> Exercise task: Scan the data below. Pull out each line where "True" occurs.

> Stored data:
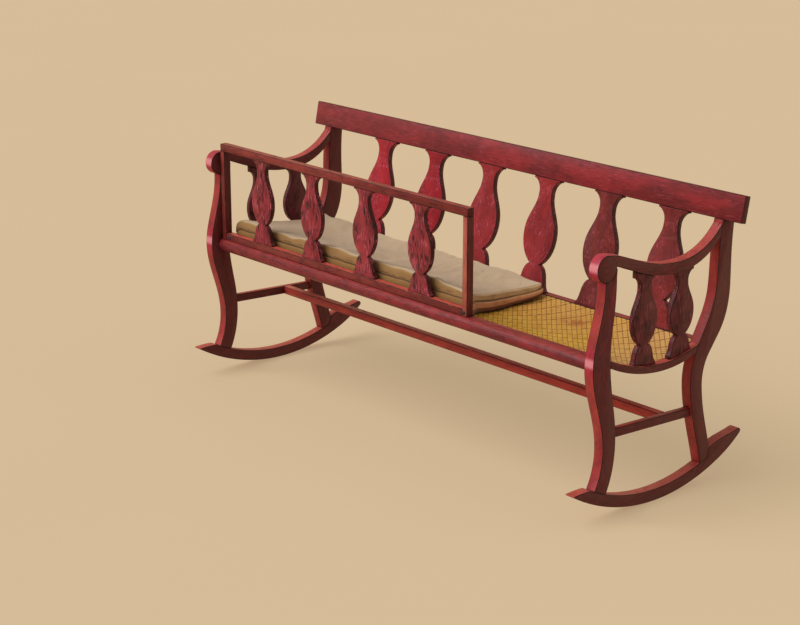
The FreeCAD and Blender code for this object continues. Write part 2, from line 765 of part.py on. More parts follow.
guard_baluster_height = guard_head_z - guard_rail_z[1]
guard_balusters = []
for index in range(guard_baluster_count):
    x = guard_x + guard_baluster_spacing * (index - (guard_baluster_count - 1) / 2)
    place = FreeCAD.Placement(
        FreeCAD.Vector(x, guard_middle_y - guard_baluster_thickness / 2, guard_rail_z[1]), FreeCAD.Rotation())
    baluster = placed(
        sawn_baluster(guard_baluster_height, guard_baluster_width, guard_baluster_thickness), place)
    baluster, guard_top_rail, guard_bottom_rail = add_baluster_tenons(
        baluster, (guard_top_rail, guard_bottom_rail), guard_baluster_width, guard_baluster_thickness,
        guard_baluster_height, place)
    guard_balusters.append(baluster)

# Guard pegs, and the holes in the front rail that they drop into
guard_pegs = []
for peg_x in (guard_left + guard_peg_inset, guard_right - guard_peg_inset):
    radius = guard_peg_diameter / 2
    peg = dowel(
        radius, guard_peg_length + guard_peg_socket,
        (peg_x, guard_middle_y, seat_front_height - guard_peg_length), (0, 0, 1))
    guard_bottom_rail = guard_bottom_rail.cut(peg)
    hole = dowel(
        radius + guard_peg_clearance, guard_peg_length + guard_peg_end_gap,
        (peg_x, guard_middle_y, seat_front_height), (0, 0, -1))
    front_rail = front_rail.cut(hole)
    guard_pegs.append(peg)


# Mattress: crowned, its sides and ends drawn in, lying in the dish of the cane
def mattress_section(x, share, inset):
    """A closed outline across the mattress: dished below, crowned above, with round sides."""
    front_y = seat_front_y + mattress_clearance + inset
    rear_y = seat_rear_y - cane_lap - mattress_clearance - inset
    rise = joint_clearance * 2
    slope = (mattress_rear_thickness - mattress_front_thickness) / (rear_y - front_y)
    lower = [front_y + mattress_side_draw, seat_low_y, rear_y - mattress_side_draw]
    crown = [0.0, mattress_crown_share, 1.0, mattress_crown_share, 0.0]
    span = [lower[0], (lower[0] + lower[1]) / 2, lower[1], (lower[1] + lower[2]) / 2, lower[2]]
    depths = [
        share * (mattress_front_thickness + slope * (y - front_y) + mattress_crown * swell)
        for y, swell in zip(span, crown)]
    roof = [point(y, seat_height(y) + rise + depth, x) for y, depth in zip(span, depths)]
    floor = [point(y, seat_height(y) + rise, x) for y in lower]
    front_side = Part.Arc(floor[0], point(front_y, (floor[0].z + roof[0].z) / 2, x), roof[0])
    rear_side = Part.Arc(roof[-1], point(rear_y, (floor[-1].z + roof[-1].z) / 2, x), floor[-1])
    return Part.Wire([
        front_side.toShape(),
        Part.Arc(*roof[:3]).toShape(), Part.Arc(*roof[2:]).toShape(),
        rear_side.toShape(),
        seat_arc(lower[2], lower[1], -rise, x), seat_arc(lower[1], lower[0], -rise, x),
    ])


mattress_left = -post_inner_x + mattress_clearance
mattress_right = mattress_left + mattress_length
sections = []
for travel, share, inset in mattress_end_steps:
    x = mattress_left + mattress_end_draw * travel
    sections.append(mattress_section(x, share, mattress_side_draw * inset))
for travel, share, inset in reversed(mattress_end_steps):
    x = mattress_right - mattress_end_draw * travel
    sections.append(mattress_section(x, share, mattress_side_draw * inset))
mattress = Part.makeLoft(sections, True, True)

os.makedirs("parts", exist_ok=True)
save("crest_rail", crest)
save("front_seat_rail", front_rail)
save("rear_seat_rail", rear_rail)
save("cane_seat", cane)
save("long_stretcher", long_stretcher)
for name, brace in zip(("seat_brace_left", "seat_brace_right"), braces):
    save(name, brace)
for name, right in (
        ("rocker", rocker), ("front_post", front_post), ("rear_post", rear_post), ("arm", arm),
        ("side_seat_rail", side_rail), ("side_stretcher", side_stretcher),
        ("arm_baluster_front", arm_balusters[0]), ("arm_baluster_rear", arm_balusters[1])):
    save(name + "_right", right)
    save(name + "_left", mirrored(right))
for index, baluster in enumerate(back_balusters, 1):
    save("back_baluster_%d" % index, baluster)
save("crest_pins", Part.makeCompound([crest_pin, mirrored(crest_pin)]))
save("guard_top_rail", guard_top_rail)
save("guard_bottom_rail", guard_bottom_rail)
for name, stile in zip(("guard_stile_left", "guard_stile_right"), guard_stiles):
    save(name, stile)
for index, baluster in enumerate(guard_balusters, 1):
    save("guard_baluster_%d" % index, baluster)
save("guard_pegs", Part.makeCompound(guard_pegs))
save("mattress", mattress)
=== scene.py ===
import bpy
import bmesh
import json
import math
import random
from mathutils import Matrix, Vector, noise
from mathutils.bvhtree import BVHTree


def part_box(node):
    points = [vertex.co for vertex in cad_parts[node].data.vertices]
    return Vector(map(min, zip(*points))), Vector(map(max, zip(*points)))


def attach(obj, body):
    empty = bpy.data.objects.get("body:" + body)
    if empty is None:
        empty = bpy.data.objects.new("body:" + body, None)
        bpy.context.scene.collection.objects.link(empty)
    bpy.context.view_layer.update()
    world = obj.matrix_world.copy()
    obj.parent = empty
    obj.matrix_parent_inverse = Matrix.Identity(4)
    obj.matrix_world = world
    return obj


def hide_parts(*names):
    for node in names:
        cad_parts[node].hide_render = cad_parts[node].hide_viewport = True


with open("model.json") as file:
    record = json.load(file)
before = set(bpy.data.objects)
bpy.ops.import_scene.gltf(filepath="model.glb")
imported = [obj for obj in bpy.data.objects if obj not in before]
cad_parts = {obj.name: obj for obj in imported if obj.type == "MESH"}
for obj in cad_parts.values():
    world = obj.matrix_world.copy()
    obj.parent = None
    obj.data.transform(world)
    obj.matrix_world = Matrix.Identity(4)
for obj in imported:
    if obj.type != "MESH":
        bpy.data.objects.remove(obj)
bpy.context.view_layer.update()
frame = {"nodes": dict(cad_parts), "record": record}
random.seed(12)

# Camera, fitted to the picture's perspective view
camera_place = (3.8431, -3.5811, 1.9350)
camera_down = 17.060
camera_turn = 48.579
camera_lens = 85.94
camera_sensor = 36.0
camera_reach = 200.0

# Light and floor
sun_strength = 2.3
sun_spread = 50.0
sun_from = (-0.42, -0.78, 0.95)
sky_strength = 0.42
floor_size = 60.0
floor_glow = 0.55

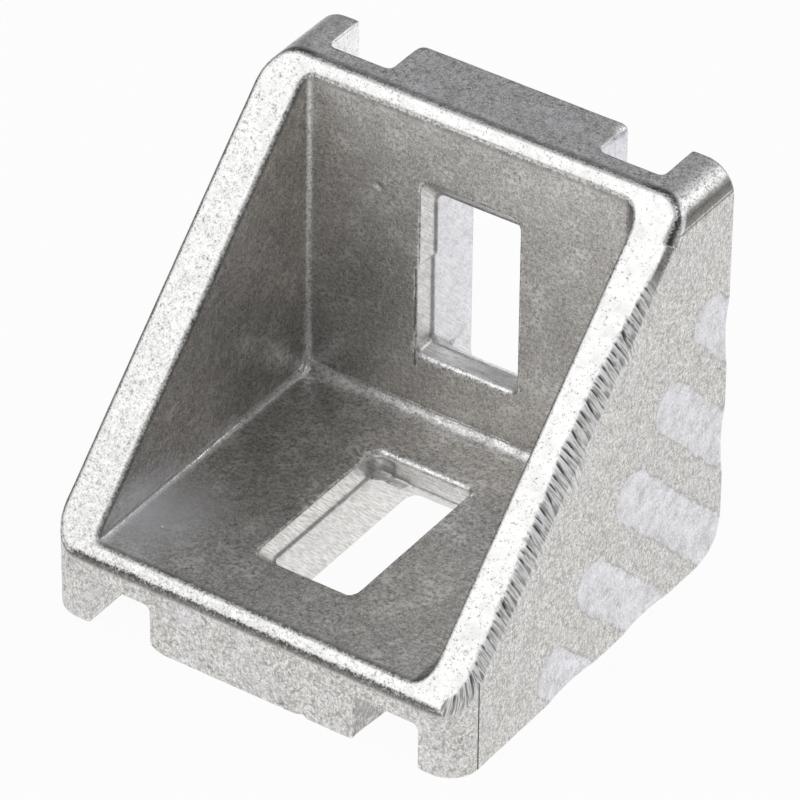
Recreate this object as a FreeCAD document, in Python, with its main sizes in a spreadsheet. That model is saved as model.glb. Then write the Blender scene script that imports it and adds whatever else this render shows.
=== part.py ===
"""Die-cast corner bracket for 40 mm slotted aluminium profile, with M8 slots.

One casting: two walls at right angles (foot and upright), closed at both sides by
triangular cheeks, open along a 45 degree rim.  The walls' outer sides are the mating
sides.  Each carries a central pad with a bolt slot, between two channels; beside the
channels the cheeks' edges stand as ears and reach the same mating plane as the pad.

The body's own frame has its origin on the line where the two mating planes meet, at
mid width: +X to the right, -Y out along the foot, +Z up the upright.  Side sketches
read depth (along -Y) and height, so both legs have positive sizes in them.  The body
is placed half a leg further back, with its origin under the middle of the bracket.
"""
import FreeCAD
import Part
import Sketcher
import math
import os

NODE = "corner_bracket"
PATTERN_STEPS = ("flute_row", "flute_sides")

# name, value in mm, meaning
DIMENSIONS = [
    ("leg_length", 36.0, "each leg, from the corner to its tip"),
    ("bracket_width", 38.2, "across the two cheeks"),
    ("tip_height", 6.4, "end face of a leg, from mating plane to rim"),
    ("wall_inside", 7.2, "inner face of a wall, from its mating plane"),
    ("channel_depth", 4.15, "floor of a channel, from its mating plane"),
    ("cheek_thickness", 3.9, "side cheek, and the ear that it ends in"),
    ("pad_width", 19.1, "central pad of each mating side"),
    ("slot_width", 8.8, "bolt slot through the pad"),
    ("ledge", 0.2, "step all round the slot, where the two halves of the die met"),
    ("slot_near", 13.1, "end of the slot nearer the corner"),
    ("slot_far", 27.0, "end of the slot nearer the tip"),
    ("parting_depth", 5.1, "depth of that step, from the mating plane"),
    ("slot_radius", 0.8, "corners of the slot"),
    ("corner_radius", 2.0, "outer corner where the mating planes meet"),
    ("channel_corner", 1.6, "the same corner on the channel floor"),
    ("tip_radius", 2.6, "corners between end faces and cheeks"),
    ("ear_radius", 0.25, "inner edge of each ear"),
    ("pad_radius", 0.25, "edges of the pad"),
    ("channel_fillet", 0.5, "foot of the channel's sides"),
    ("channel_end", 0.25, "edge of a channel at the end face of a leg"),
    ("floor_fillet", 0.8, "inside, between the two walls"),
    ("left_fillet", 0.6, "inside, left cheek to walls"),
    ("right_fillet", 1.4, "inside, right cheek to walls"),
    ("rim_radius", 0.35, "outer edge of the rim"),
    ("rim_inner_radius", 0.45, "inner edge of the rim"),
    ("bevel", 0.8, "flat filed along the right outer edge of the rim"),
    ("flute_width", 4.6, "flute in the outer face of a cheek"),
    ("flute_depth", 0.3, "depth of a flute"),
    ("flute_pitch", 7.3, "spacing of the flutes"),
    ("flute_end", 20.9, "rounded end of a flute, from the corner"),
    ("flute_start", 24.0, "start of a flute's cutter, outside the corner"),
    ("flute_count", 5, "flutes on each cheek"),
    ("clearance", 3.0, "how far a cut runs past the casting"),
]


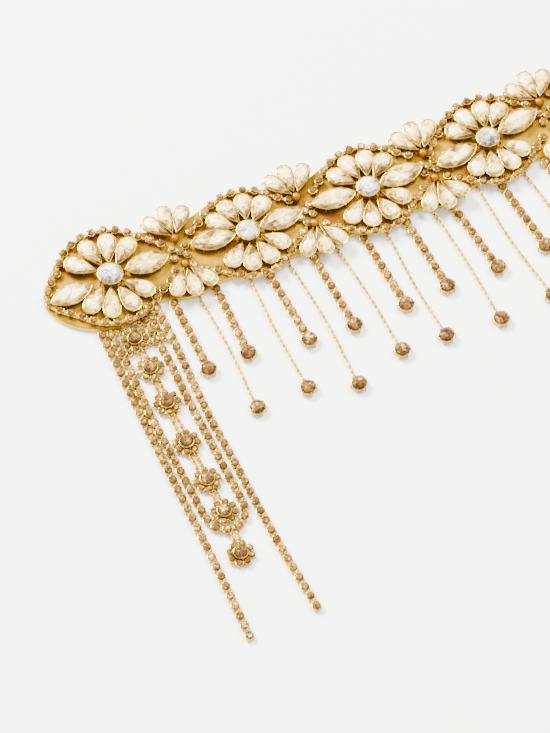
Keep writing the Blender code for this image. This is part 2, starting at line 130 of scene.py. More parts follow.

> Solution for this task:
mattress = Part.makeLoft(sections, True, True)
os.makedirs("parts", exist_ok=True)
        cad_parts[node].hide_render = cad_parts[node].hide_viewport = True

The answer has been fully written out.